Exercise task:
Write out each line of the material again, word for word.

Recorded data:
[start]
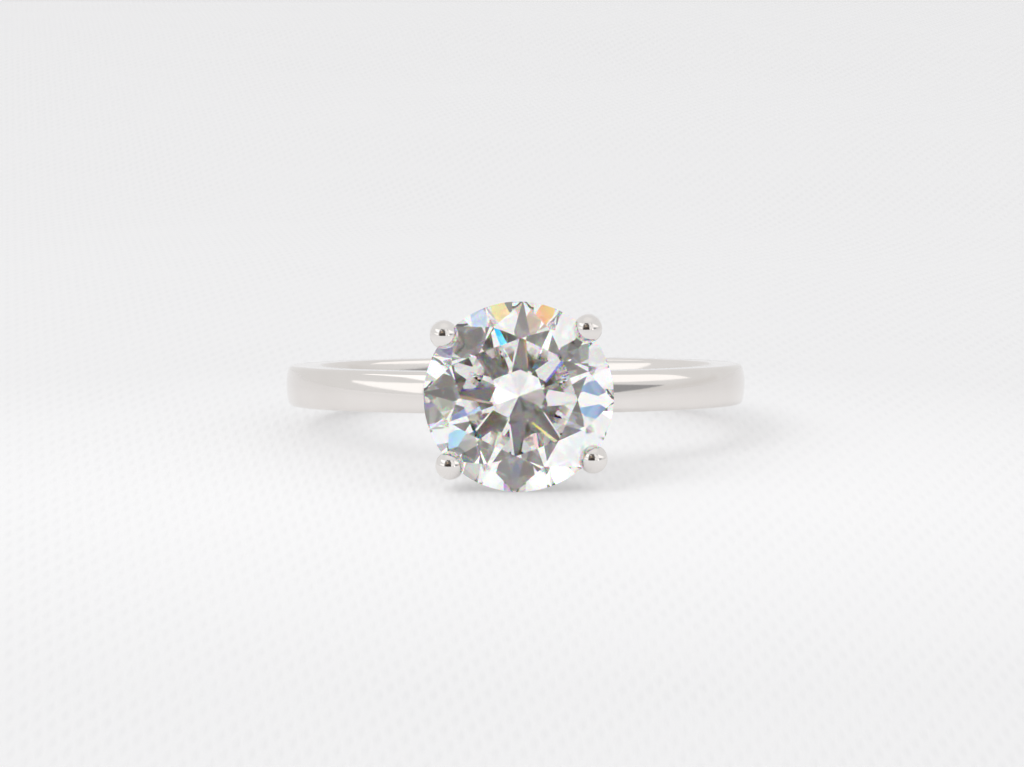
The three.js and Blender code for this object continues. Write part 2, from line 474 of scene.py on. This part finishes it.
def arc(centre: tuple[float, float], radius: float, start: float, end: float, steps: int) -> Loop:
    """Points along an arc.

    Args:
        centre: the arc's centre.
        radius: its radius.
        start: the angle that it starts at, in radians.
        end: the angle that it ends at.
        steps: how many steps it takes.

    Returns:
        steps + 1 points, both ends among them.
    """
    angles = [start + (end - start) * step / steps for step in range(steps + 1)]
    return [(centre[0] + radius * math.cos(a), centre[1] + radius * math.sin(a)) for a in angles]


@dataclass
class Shank:
    """The band: a ring of domed section with softened edges, in millimetres."""

    hole_radius: float = 8.65
    thickness: float = 1.6
    width: float = 1.8
    dome_radius: float = 3.0
    inner_dome_radius: float = 5.0
    outer_round: float = 0.25
    inner_round: float = 0.12
    around: int = 512
    corner_steps: int = 8
    dome_steps: int = 24
    inner_steps: int = 16

    @property
    def outer_radius(self) -> float:
        """The radius of the crest of the outer face."""
        return self.hole_radius + self.thickness

    def section(self) -> Loop:
        """The band's section.

        Returns:
            Distance from the finger's line and place along it, round the section.
        """
        half = self.width / 2
        edge = half - self.inner_round
        inner_reach = self.inner_dome_radius - self.inner_round
        inner_lean = math.asin(edge / inner_reach)
        inner_centre = self.hole_radius + self.inner_dome_radius
        inner = inner_centre - inner_reach * math.cos(inner_lean)
        dome_centre = self.outer_radius - self.dome_radius
        reach = self.dome_radius - self.outer_round
        round_y = half - self.outer_round
        lean = math.asin(round_y / reach)
        round_x = dome_centre + reach * math.cos(lean)
        low, high = math.pi + inner_lean, math.pi - inner_lean
        loop = arc((inner_centre, 0.0), self.inner_dome_radius, low, high, self.inner_steps)
        loop += arc((inner, edge), self.inner_round, high, QUARTER_TURN, self.corner_steps)[1:]
        loop += arc((round_x, round_y), self.outer_round, QUARTER_TURN, lean, self.corner_steps)
        loop += arc((dome_centre, 0.0), self.dome_radius, lean, -lean, self.dome_steps)[1:]
        loop += arc((round_x, -round_y), self.outer_round, -lean, -QUARTER_TURN, self.corner_steps)[1:]
        loop += arc((inner, -edge), self.inner_round, -QUARTER_TURN, -high, self.corner_steps)[:-1]
        return loop

    def build(self, mould: Mould, finish: PolishedMetal) -> bpy.types.Object:
        """Builds and dresses the band.

        Args:
            mould: what makes the piece.
            finish: its metal.

        Returns:
            The finished piece.
        """
        finger_up = Matrix.Rotation(-QUARTER_TURN, 4, "X")
        piece = mould.lathe("polished_shank", self.section(), self.around, finger_up)
        mould.finish(piece, "shank", Slot.SHANK, finish.material())
        return piece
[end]
Completed exercise:
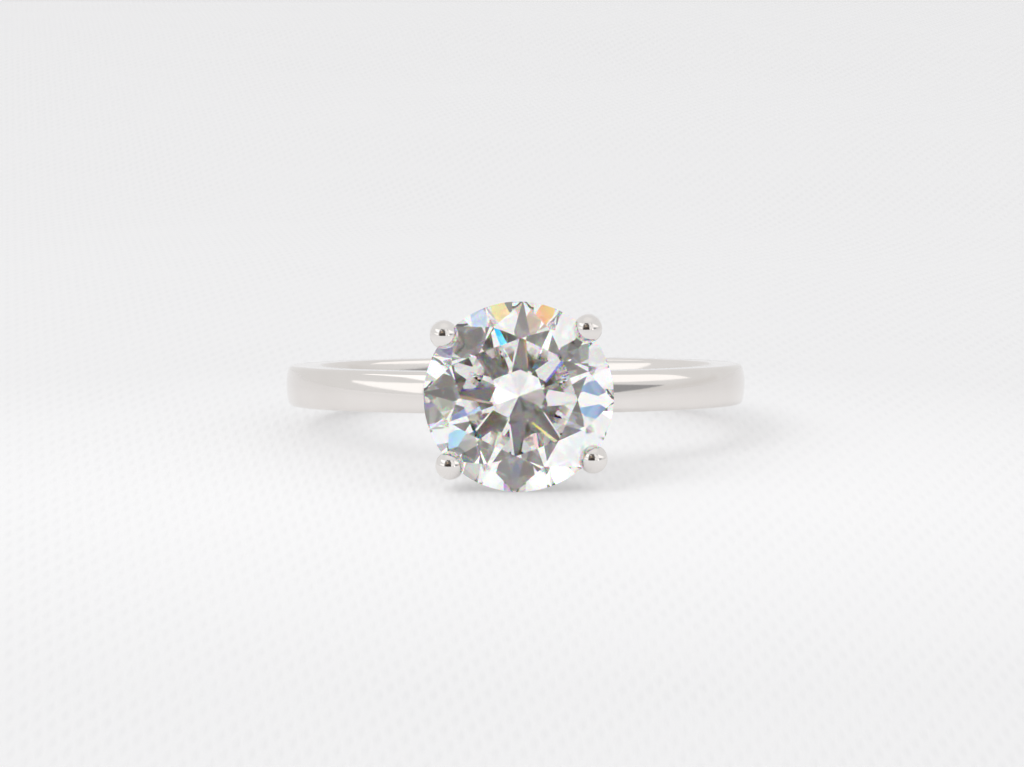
The three.js and Blender code for this object continues. Write part 2, from line 474 of scene.py on. This part finishes it.
def arc(centre: tuple[float, float], radius: float, start: float, end: float, steps: int) -> Loop:
    """Points along an arc.

    Args:
        centre: the arc's centre.
        radius: its radius.
        start: the angle that it starts at, in radians.
        end: the angle that it ends at.
        steps: how many steps it takes.

    Returns:
        steps + 1 points, both ends among them.
    """
    angles = [start + (end - start) * step / steps for step in range(steps + 1)]
    return [(centre[0] + radius * math.cos(a), centre[1] + radius * math.sin(a)) for a in angles]


@dataclass
class Shank:
    """The band: a ring of domed section with softened edges, in millimetres."""

    hole_radius: float = 8.65
    thickness: float = 1.6
    width: float = 1.8
    dome_radius: float = 3.0
    inner_dome_radius: float = 5.0
    outer_round: float = 0.25
    inner_round: float = 0.12
    around: int = 512
    corner_steps: int = 8
    dome_steps: int = 24
    inner_steps: int = 16

    @property
    def outer_radius(self) -> float:
        """The radius of the crest of the outer face."""
        return self.hole_radius + self.thickness

    def section(self) -> Loop:
        """The band's section.

        Returns:
            Distance from the finger's line and place along it, round the section.
        """
        half = self.width / 2
        edge = half - self.inner_round
        inner_reach = self.inner_dome_radius - self.inner_round
        inner_lean = math.asin(edge / inner_reach)
        inner_centre = self.hole_radius + self.inner_dome_radius
        inner = inner_centre - inner_reach * math.cos(inner_lean)
        dome_centre = self.outer_radius - self.dome_radius
        reach = self.dome_radius - self.outer_round
        round_y = half - self.outer_round
        lean = math.asin(round_y / reach)
        round_x = dome_centre + reach * math.cos(lean)
        low, high = math.pi + inner_lean, math.pi - inner_lean
        loop = arc((inner_centre, 0.0), self.inner_dome_radius, low, high, self.inner_steps)
        loop += arc((inner, edge), self.inner_round, high, QUARTER_TURN, self.corner_steps)[1:]
        loop += arc((round_x, round_y), self.outer_round, QUARTER_TURN, lean, self.corner_steps)
        loop += arc((dome_centre, 0.0), self.dome_radius, lean, -lean, self.dome_steps)[1:]
        loop += arc((round_x, -round_y), self.outer_round, -lean, -QUARTER_TURN, self.corner_steps)[1:]
        loop += arc((inner, -edge), self.inner_round, -QUARTER_TURN, -high, self.corner_steps)[:-1]
        return loop

    def build(self, mould: Mould, finish: PolishedMetal) -> bpy.types.Object:
        """Builds and dresses the band.

        Args:
            mould: what makes the piece.
            finish: its metal.

        Returns:
            The finished piece.
        """
        finger_up = Matrix.Rotation(-QUARTER_TURN, 4, "X")
        piece = mould.lathe("polished_shank", self.section(), self.around, finger_up)
        mould.finish(piece, "shank", Slot.SHANK, finish.material())
        return piece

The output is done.